PS. I jak najmniej kołopotów z naszym ulubionym sprzętem
pozdrawiam
Gelo
Ciesze sie że w koncu dobrnąłeś do celu. Dziekuję za życzenia w imieniu swoim jak i moich współtowrzyszy z Unitra-klubu, przyłączam siei nawzajem.
Jarek
WItam,
Efekt efektem ale jako sceptyk powiem, że zwiększanie pojemności w przedwzmacniaczu i to 10x nie jest chyba zbyt dobrym pomysłem, niech kolega chociaż weźmie pod uwagę stałe czasowe ukłądu RC, zwiększając pojemność czas ładowania/rozłądowania się wydłuża ponieważ kondensator nie "puści" takiej apmlitudy jakby chciał bo nienadąża się ładować i rozłądowywać na zboczach sygnału. a opory w takim RC są duże zatem prąd "sygnałowy" w przedwzmacniaczu nieduży.
Ale to jest moje zdanie, sądzę że efekt jaki kolega osiągnął to zmulenie częstotliwości do około 200Hz potem może to już nie mieć takigo wpływu, poprostu wzmacniacz na małe wartości narastania sygnału dla niższych f.
Wtrącę jedynie że chyba nie tędy droga, jeśli w to audio daje się 10xCproducenta, ale moge się mylić jak każdy :)

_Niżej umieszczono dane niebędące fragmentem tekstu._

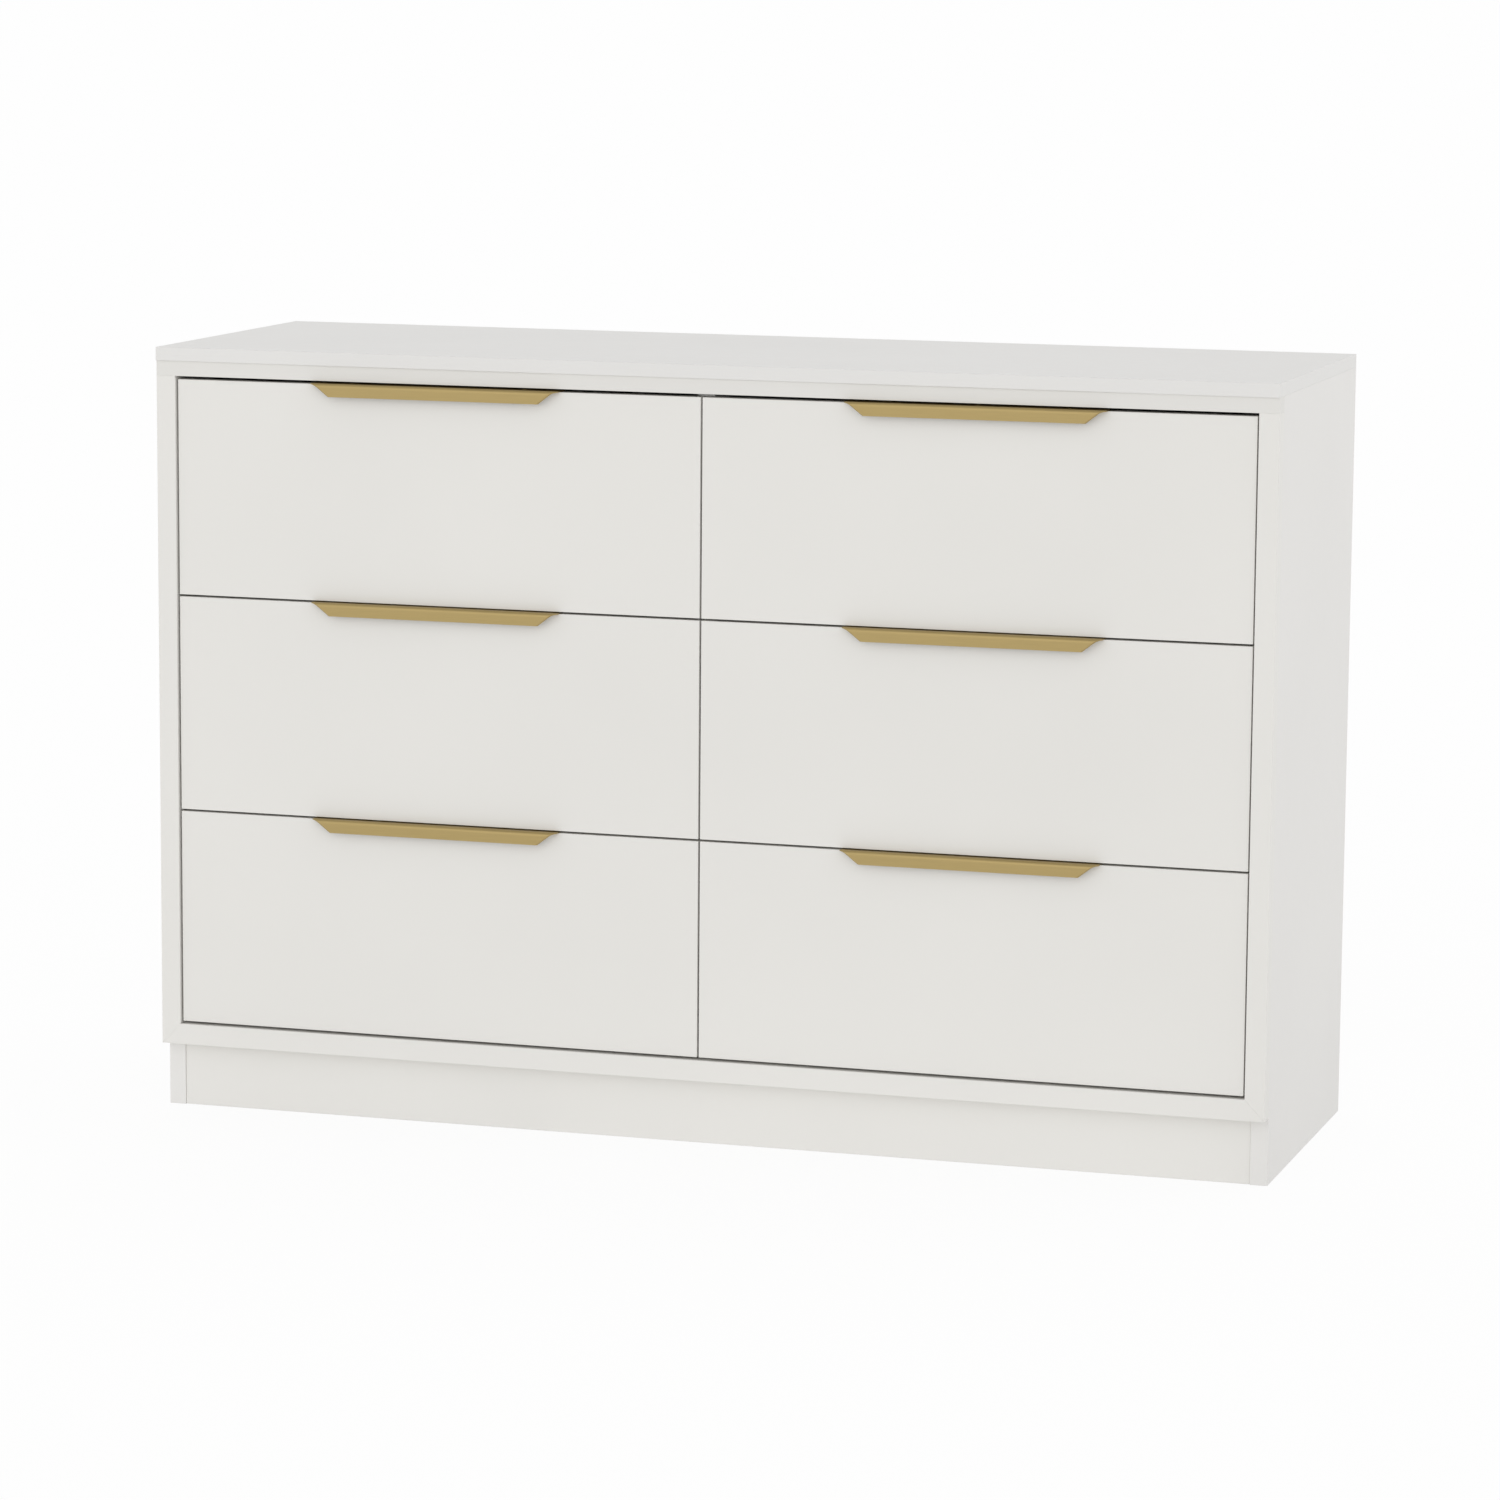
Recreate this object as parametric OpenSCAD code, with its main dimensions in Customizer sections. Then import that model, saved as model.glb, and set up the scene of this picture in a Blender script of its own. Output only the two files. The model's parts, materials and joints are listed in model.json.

Skupiłbym się na usunięciu usterki a nie maskowaniu jej.
Pozrawiam
DeROADRUNNER
Teraz tak-kolego poco pisać 2 posty na ten sam temat (i w obu sie udzielać).Co do przydżwięku , to ja sugruje sprawdzić mase-albo jej gdzieś nie masz. Albo ta masa z trafo(120/13) idzie prosto na potencjometry siły głosu. Niewiem dokładnie jak tam było-robiłem tego ws-a jakies 2 miesiące temu. Powtarzam sprawdż mase.